Villi framed - Intestinal Villi, Tumors & Cancer from Cr(VI) in Drinking Water

Findings from the Cr(VI) MOA Research Study suggest the sequence of key events depicted in the figure above. Normally, duodenal villi are long and narrow, and the crypts comparatively short (Figure 1.1). Absorption of Cr(VI) at the intestinal villi leads to cytotoxicity within the villous portion of the mucosa, as evidenced by cytoplasmic vacuolization and blunting. This toxicity leads to an increased demand for new epithelial cells to replace the damaged villi, and results in an increase in proliferating epithelial cells within the crypt and a concomitant lengthening of the crypt depth (Figure 1.2). This increased regenerative proliferation and cell division in an already highly proliferative tissue leads to an increase probability of spontaneous mutations, perhaps also potentiated by an oxidative environment due, in part, to infiltration of immune cells. This increase in spontaneous mutation due to intestinal wounding and regeneration over the entire lifespan of the mouse leads to an increase in intestinal tumor (e.g. adenoma) formation (Figure 1.3). Notably, NTP reported that villous blunting and crypt hyperplasia did not occur in rats, and these animals did not develop intestinal tumors after exposure to Cr(VI) in drinking water. In fact, a similar disparity in intestinal cancer between mice and rats has been noted for other intestinal carcinogens, and a similar cytotoxicity-based MOA has been accepted for those compounds by both scientists and regulators (Federal Register, 2004).

The implications of this MOA for Cr(VI) is that intestinal tumors occurred in mice as a result of long-term wounding and healing in response to lifetime exposure to very high concentrations of Cr(VI) in drinking water. Doses where such wounding does not occur are unlikely to pose any carcinogenic risk to rodents or humans. These findings, in conjunction with sophisticated pharmacokinetic models for chromium disposition (Kirman et al., 20122013), can help regulators in risk assessment and determining safe drinking water levels for Cr(VI) that pose no intestinal cancer risk to humans.


Thompson, C.M., Proctor, D.M., Suh, M., Haws, L.C., Kirman, C.R., and Harris, M.A. 2013. Assessment of the mode of action underlying development of rodent small intestinal tumors following oral exposure to hexavalent chromium and relevance to humans. Crit Rev Toxicol., 43(3):244-274.

Kirman, C.R., Hays, S.M., Aylward, L.L., Suh, M., Harris, M.A., Thompson, C.M., Haws, L.C., and Proctor, D.M. 2012.  Physiologically based pharmacokinetic model for rats and mice orally exposed to chromium. Chem Biol Interact., 200(1):45-64.
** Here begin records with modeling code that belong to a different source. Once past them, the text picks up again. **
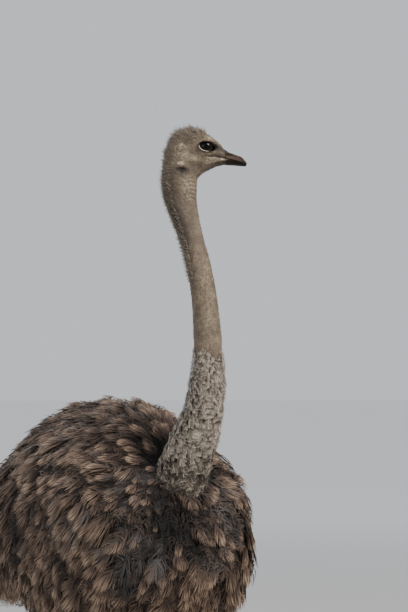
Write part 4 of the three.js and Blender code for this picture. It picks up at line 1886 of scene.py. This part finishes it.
def under_shade(points: Array) -> Array:
    """The under layer of plumes gets painted shade everywhere, as it lies under the vanes, and most in the folds."""
    return 0.6 + in_fold(points)


def upper_shade(points: Array) -> Array:
    """The fringes of the upper layer are fainter on the back and dark here and there, and painted shade darkens them
    in the folds.
    """
    here_and_there = 0.25 * step(1060, 1160, points[:, 2]) + 0.3 * ripple(points, 75.0, 23)
    return np.clip(here_and_there, 0, 1) + 1.4 * in_fold(points)


@dataclass
class Patch:
    """A stretch of a surface that feathers grow from.

    root is how deep they are rooted and tip how far their tips lie under the outline, in millimetres.
    No tip goes further forward than front.
    """

    surface: Surface
    u: Pair
    v: Pair
    root: float
    length: Field
    heading: Lie
    tip: float = 4.0
    cells: tuple[int, int] = (40, 60)
    keep: Field | None = None
    lobes: Lobes | None = None
    strength: Field = lambda points: np.ones(len(points))
    shade: Field = no_shade
    hollows: Sequence[Sequence[float]] = ()
    hollow: float = 16.0
    swirl: float = 0.2
    front: float = -1000.0
    seed: int = 1

    def uncut(self, start: Array, end: Array) -> Array:
        """How much of each feather stays where the plumage falls open: it ends where it would cover a hollow.

        Args:
            start: the outline over the roots.
            end: the outline over the tips.

        Returns:
            A share of its length, from 0.3 to 1.
        """
        way = end - start
        long = np.maximum(np.linalg.norm(way, axis=1), 1e-6)
        kept = np.ones(len(start))
        for centre in self.hollows:
            toward = np.array(centre, float) - start
            ahead = np.sum(toward * way, axis=1) / long
            aside = np.linalg.norm(toward - way * (ahead / long)[:, None], axis=1)
            enters = (ahead - np.sqrt(np.maximum(0, self.hollow ** 2 - aside ** 2))) / long
            kept = np.where((aside < self.hollow) & (enters > 0.3), np.minimum(kept, enters), kept)
        return kept

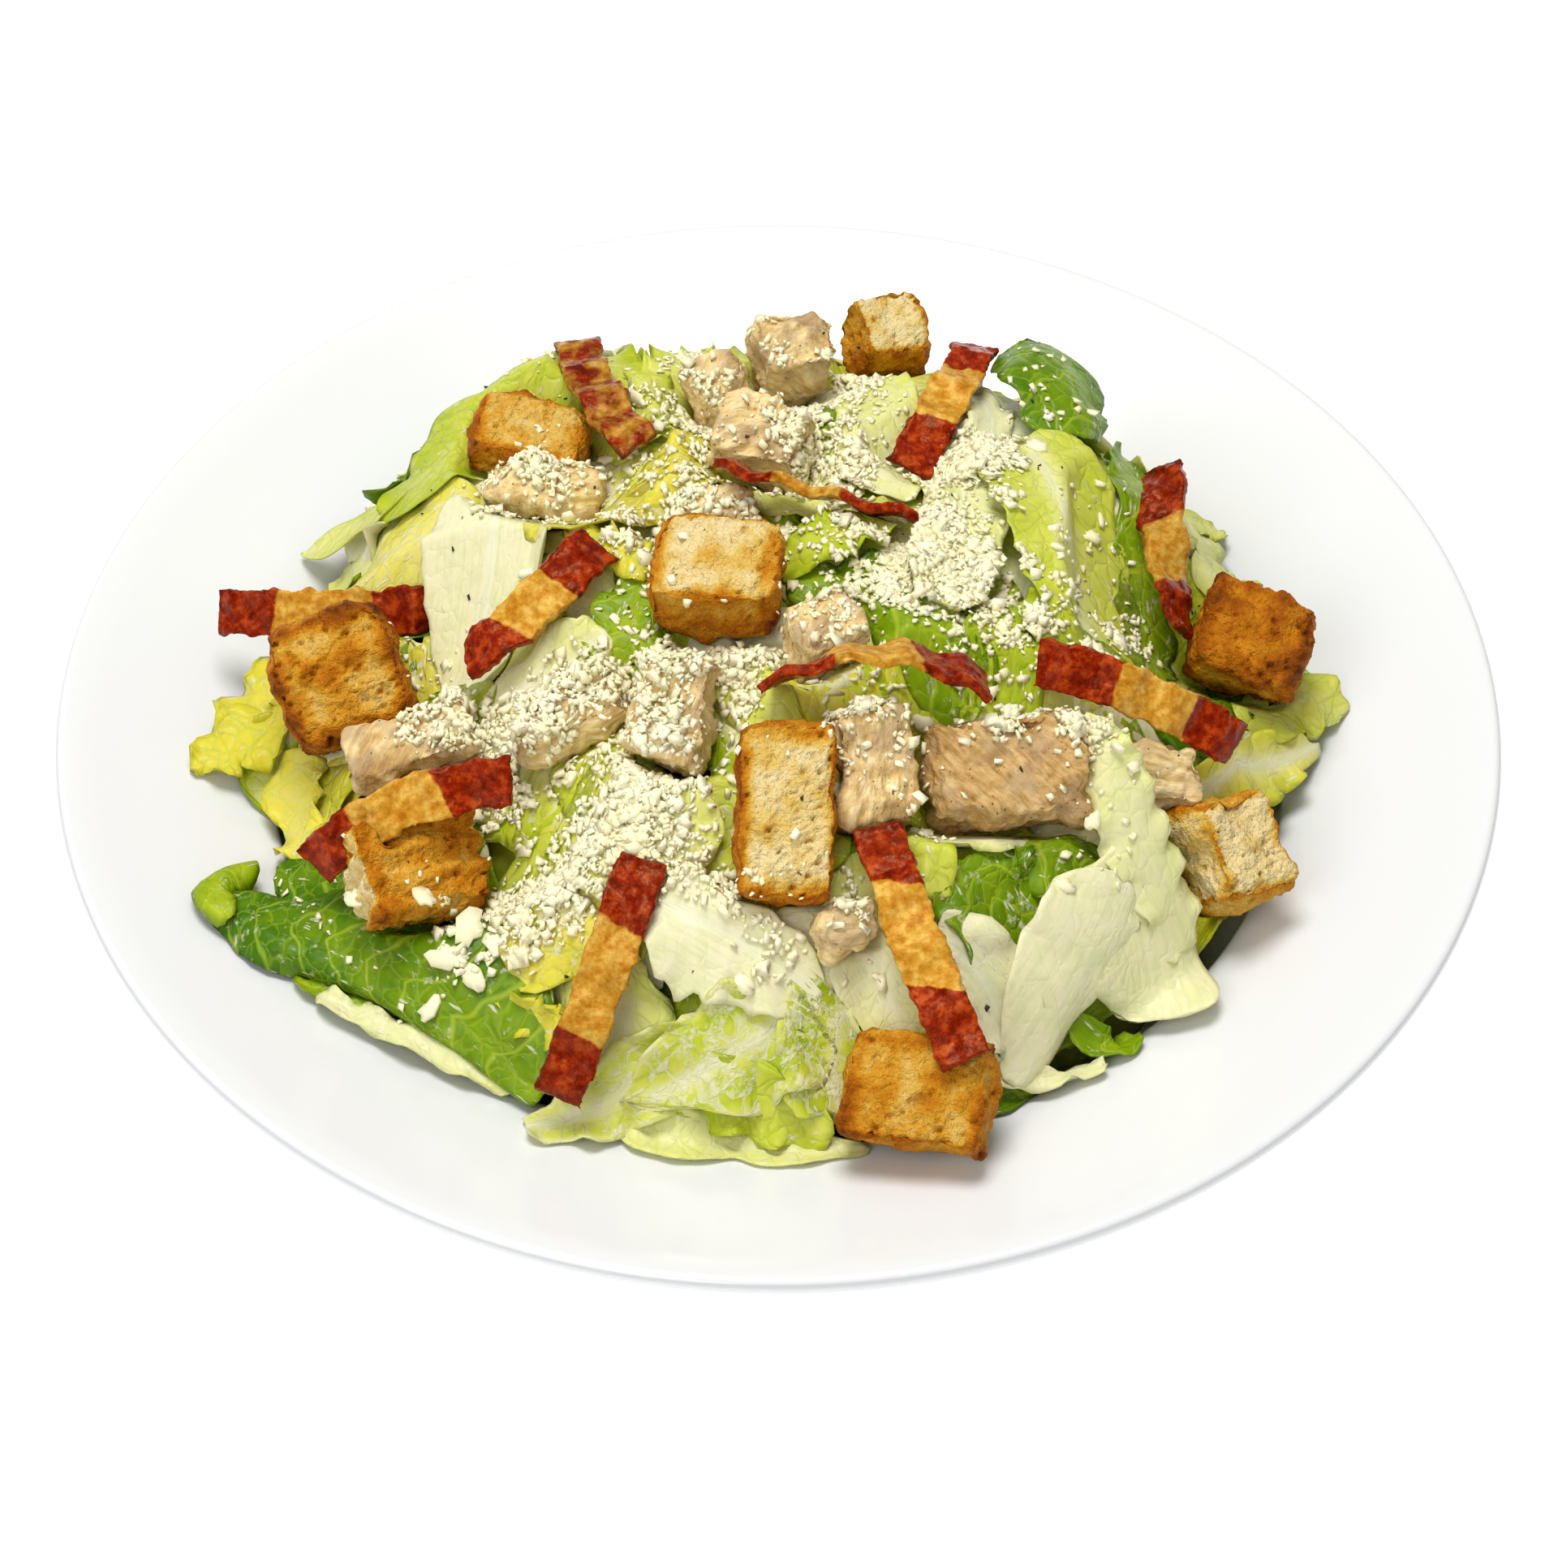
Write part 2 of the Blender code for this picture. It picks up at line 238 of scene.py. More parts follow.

Kirman, C.R., Aylward, L.L., Suh, M., Harris, M.A., Thompson, C.M., Haws, L.C., Proctor, D.M., Lin, S.S., Parker, W., and Hays, S.M. 2013. Physiologically based pharmacokinetic model for humans orally exposed to chromium. Chem Biol Interact., 204(1): 13-27.

Federal Register. 2004 “Captan; Cancer Reclassification; Amendment of Reregistration Eligibility Decision; Notice of Availability,” 69 Federal Register 226 (24 November 2004), pp. 68357-60.